2.2 Emiratisation as a Response to Local Unemployment
The UAE’s overwhelming “dependence on an expatriate workforce has serious long-term political, economic and social consequences” (Rees et al. 2007: 33). To tackle this problem the UAE, as well as the other Gulf Cooperation Council countries (Bahrain, Saudi Arabia, Oman, Qatar, and Kuwait), introduced policies aimed at influencing the demand and supply of national and non-national workers.

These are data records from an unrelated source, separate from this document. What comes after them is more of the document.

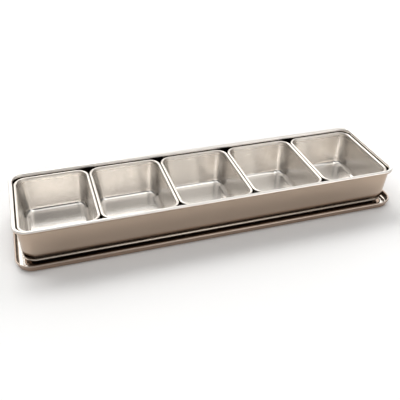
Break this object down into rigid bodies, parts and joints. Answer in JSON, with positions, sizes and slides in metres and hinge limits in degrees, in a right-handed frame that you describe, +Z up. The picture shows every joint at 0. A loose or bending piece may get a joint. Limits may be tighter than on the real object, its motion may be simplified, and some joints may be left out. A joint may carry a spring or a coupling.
{
  "type": "condiment serving pan",
  "caption": "Long stainless steel serving pan that holds a row of small lift-out condiment pans, standing in its upturned lift-off lid.",
  "frame": {"origin": "centre of the footprint, on the plane that the lid lies on", "axes": "+X runs along the row of small pans, +Y runs across it, and +Z is up"},
  "size_m": [0.5178, 0.1472, 0.0581],
  "materials": {
    "lid_steel": "bright satin",
    "outer_steel": "bright satin",
    "small_pan_steel": "satin"
  },
  "bodies": {
    "lid": {"lid": "lid_steel"},
    "outer_pan": {"outer_pan": "outer_steel"},
    "small_pan_1": {"small_pan_1": "small_pan_steel"},
    "small_pan_2": {"small_pan_2": "small_pan_steel"},
    "small_pan_3": {"small_pan_3": "small_pan_steel"},
    "small_pan_4": {"small_pan_4": "small_pan_steel"},
    "small_pan_5": {"small_pan_5": "small_pan_steel"}
  },
  "joints": [
    {"name": "outer_pan_lift", "type": "slide", "parent": "lid", "child": "outer_pan", "axis": [0, 0, 1], "range_m": [0, 0.06]},
    {"name": "small_pan_1_lift", "type": "slide", "parent": "outer_pan", "child": "small_pan_1", "axis": [0, 0, 1], "range_m": [0, 0.06]},
    {"name": "small_pan_2_lift", "type": "slide", "parent": "outer_pan", "child": "small_pan_2", "axis": [0, 0, 1], "range_m": [0, 0.06]},
    {"name": "small_pan_3_lift", "type": "slide", "parent": "outer_pan", "child": "small_pan_3", "axis": [0, 0, 1], "range_m": [0, 0.06]},
    {"name": "small_pan_4_lift", "type": "slide", "parent": "outer_pan", "child": "small_pan_4", "axis": [0, 0, 1], "range_m": [0, 0.06]},
    {"name": "small_pan_5_lift", "type": "slide", "parent": "outer_pan", "child": "small_pan_5", "axis": [0, 0, 1], "range_m": [0, 0.06]}
  ]
}
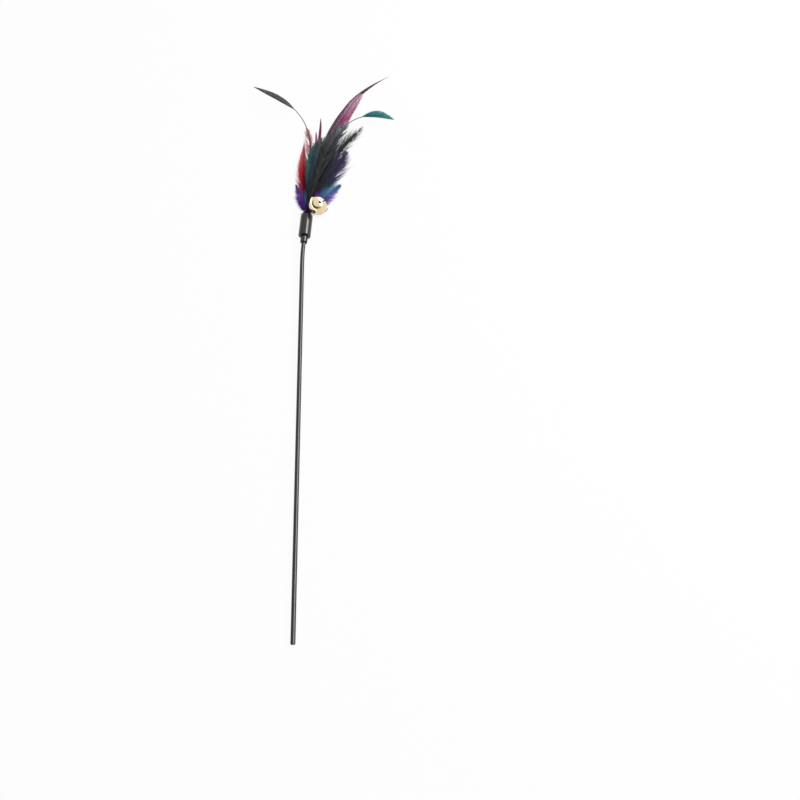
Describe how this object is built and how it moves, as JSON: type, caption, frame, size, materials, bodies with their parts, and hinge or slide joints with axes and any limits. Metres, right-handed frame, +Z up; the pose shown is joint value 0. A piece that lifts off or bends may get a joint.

2.2.1 Why Companies are not Employing Nationals
The very low percentage of Emirati nationals in the private sector is explored from the employee’s perspective and the employer’s perspective. There are several reasons Emirati nationals are not seeking work in the private sector. First, some argue that nationals view themselves as a “natural middle class,” and therefore will normally only accept work consistent with these expectations (Morris 2005: 7). Workers mainly expect comfortable white-collar jobs in managerial roles, regardless of whether they have the qualifications and expectations for these positions (World Economic Forum, 2008). Therefore retail and service sector industries “are unlikely to suit the aspirations of nationals” (DBM Arabian Gulf 2006: 4). Thus one of the main challenges the UAE government is facing is encouraging nationals to take up manual or technical jobs and jobs in the private sector (Wilkins 2001).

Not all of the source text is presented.